Quixote filed its answer to Plaintiff’s complaint on October 12, 2021.  Quixote filed its answer to LACMTA’s cross-complaint on September 28, 2022.  Even if Quixote unreasonably delayed in moving to amend, “it is an abuse of discretion to deny leave to amend where the opposing party was not misled or prejudiced by the amendment.” (Kittredge Sports Co. v. Superior Court (1989) 213 Cal.App.3d 1045, 1048.)  “Prejudice exists where the amendment would result in a delay of trial, along with loss of critical evidence, added costs of preparation, increased burden of discovery, etc.”  (Cal. Practice Guide, supra, ¶ 6:656, p. 6-193.)  

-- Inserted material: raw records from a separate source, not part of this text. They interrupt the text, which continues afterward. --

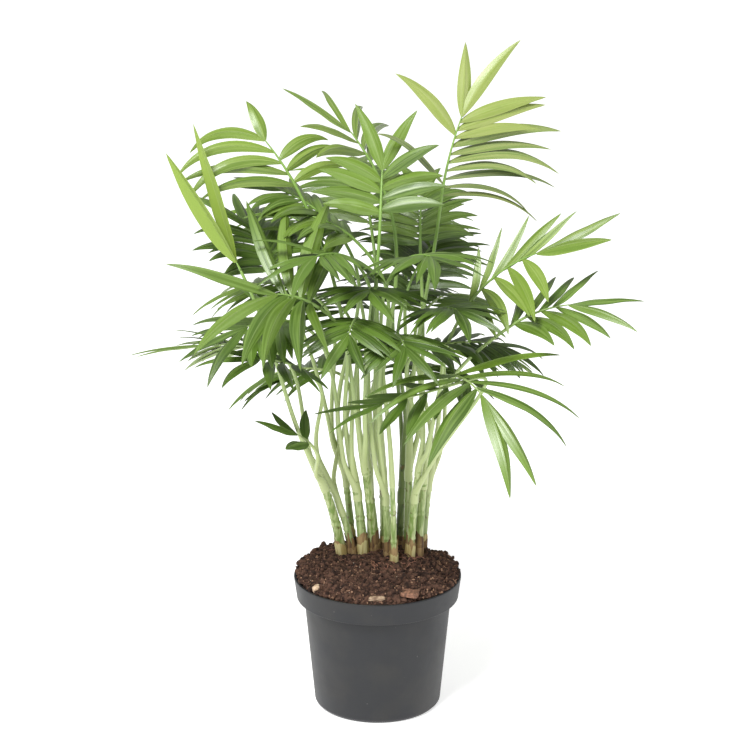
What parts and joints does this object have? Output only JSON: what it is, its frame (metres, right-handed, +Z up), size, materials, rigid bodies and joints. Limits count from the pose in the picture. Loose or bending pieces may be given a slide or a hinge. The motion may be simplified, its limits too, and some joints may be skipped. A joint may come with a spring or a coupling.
{
  "type": "parlour palm in a nursery pot",
  "caption": "Clump of slender pale canes with feathery green fronds, rooted in dark soil in a small round plastic nursery pot with a collar.",
  "frame": {"origin": "centre of the pot's flat underside", "axes": "+Z up along the pot's axis, -Y the plant's front, +X its right-hand side seen from the front"},
  "size_m": [0.3576, 0.3295, 0.4829],
  "materials": {
    "pot": "moulded polypropylene, fine satin grain",
    "soil": "moist crumbly peat compost",
    "stem": "smooth pale green cane with papery brown sheaths",
    "leaf_new": "young waxy leaf, satin",
    "leaf_mid": "waxy leaf with fine lengthwise veins, satin",
    "leaf_deep": "older waxy leaf with fine lengthwise veins, satin"
  },
  "bodies": {
    "root": {"pot": "pot", "soil": "soil", "stem_01": "stem", "stem_02": "stem", "stem_03": "stem", "stem_04": "stem", "stem_05": "stem", "stem_06": "stem", "stem_07": "stem", "stem_08": "stem", "stem_09": "stem", "stem_10": "stem", "stem_11": "stem", "stem_12": "stem", "stem_13": "stem", "stem_14": "stem", "frond_tall_right": "leaf_new", "frond_spear_left": "leaf_new", "frond_far_right": "leaf_mid", "frond_low_right": "leaf_mid", "frond_front_right": "leaf_mid", "frond_front_low": "leaf_deep", "frond_high_left": "leaf_mid", "frond_front_left": "leaf_deep", "frond_low_left": "leaf_deep", "frond_shoot_left": "leaf_deep", "frond_crown_left": "leaf_mid", "frond_crown_front": "leaf_mid", "frond_inner_01": "leaf_deep", "frond_inner_02": "leaf_deep", "frond_inner_03": "leaf_mid", "frond_inner_04": "leaf_mid", "frond_inner_05": "leaf_deep", "frond_inner_06": "leaf_deep", "frond_inner_07": "leaf_deep", "frond_inner_08": "leaf_deep", "frond_inner_09": "leaf_mid", "frond_inner_10": "leaf_deep", "frond_inner_11": "leaf_deep", "frond_inner_12": "leaf_deep", "frond_inner_13": "leaf_deep", "frond_inner_14": "leaf_mid", "frond_back_01": "leaf_mid", "frond_back_02": "leaf_mid", "frond_back_03": "leaf_mid", "frond_back_04": "leaf_deep", "frond_back_05": "leaf_deep", "frond_back_06": "leaf_mid", "frond_back_07": "leaf_mid", "frond_back_08": "leaf_mid", "frond_back_09": "leaf_deep", "frond_back_10": "leaf_deep", "frond_back_11": "leaf_deep"}
  },
  "joints": []
}
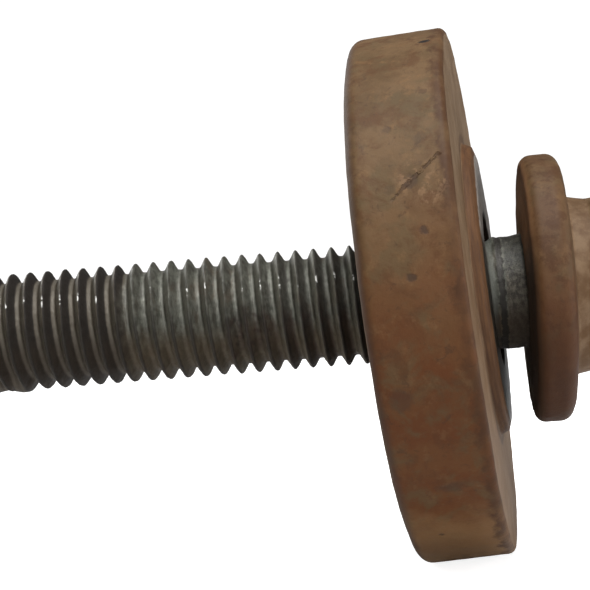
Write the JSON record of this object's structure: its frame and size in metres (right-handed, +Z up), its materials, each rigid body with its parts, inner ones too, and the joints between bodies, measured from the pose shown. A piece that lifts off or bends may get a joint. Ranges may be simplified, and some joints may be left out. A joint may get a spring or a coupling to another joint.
{
  "type": "hex flange bolt with washer",
  "caption": "Hex flange bolt with a coarse right-hand thread and a loose, heavy stepped washer whose low boss faces the head, in worn, rust-dusted steel.",
  "frame": {"origin": "on the bolt's axis, in the plane of the flange's bearing face, where the thread's grip starts", "axes": "+X along the bolt's axis from the thread's tip to the head, +Z up, square to a pair of the hexagon's flats"},
  "size_m": [0.0605, 0.0436, 0.0434],
  "materials": {
    "bolt_steel": "worn grey steel thread and shank with grime in the roots; the flange and head are dull brown with rust",
    "washer_steel": "dull brown rust-dusted steel with blotches and scratches, bare metal where the boss bears"
  },
  "bodies": {
    "bolt": {"hex_flange_bolt": "bolt_steel"},
    "washer": {"stepped_washer": "washer_steel"}
  },
  "joints": [
    {"name": "washer_slide", "type": "slide", "parent": "bolt", "child": "washer", "axis": [1, 0, 0], "range_m": [-0.037, 0.0014]}
  ]
}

Plaintiff and LACMTA have not filed oppositions to Quixote’s motion and have not presented evidence or argument refuting Quixote’s contention that no prejudice will result from allowing Quixote to amend its answers.  

The Court grants the motion. 

CONCLUSION 

The Court GRANTS the motion for leave to file amended answers filed by Defendant, Cross-Complainant, and Cross-Defendant Quixote Studios, LLC. 

Defendant, Cross-Complainant, and Cross-Defendant Quixote Studios, LLC is ordered to file and serve the first amended answer to the complaint filed by Plaintiff Vladimir Zagorovskiy within 30 days of the hearing on this motion. 

Defendant, Cross-Complainant, and Cross-Defendant Quixote Studios, LLC is ordered to file and serve the first amended answer to the cross-complaint filed by Defendant, Cross-Defendant, and Cross-Complainant Los Angeles County Metropolitan Transportation Authority within 30 days of the hearing on this motion. 

Moving party is ordered to give notice of this ruling. 

Moving party is ordered to file the proof of service of this ruling with the Court within five days.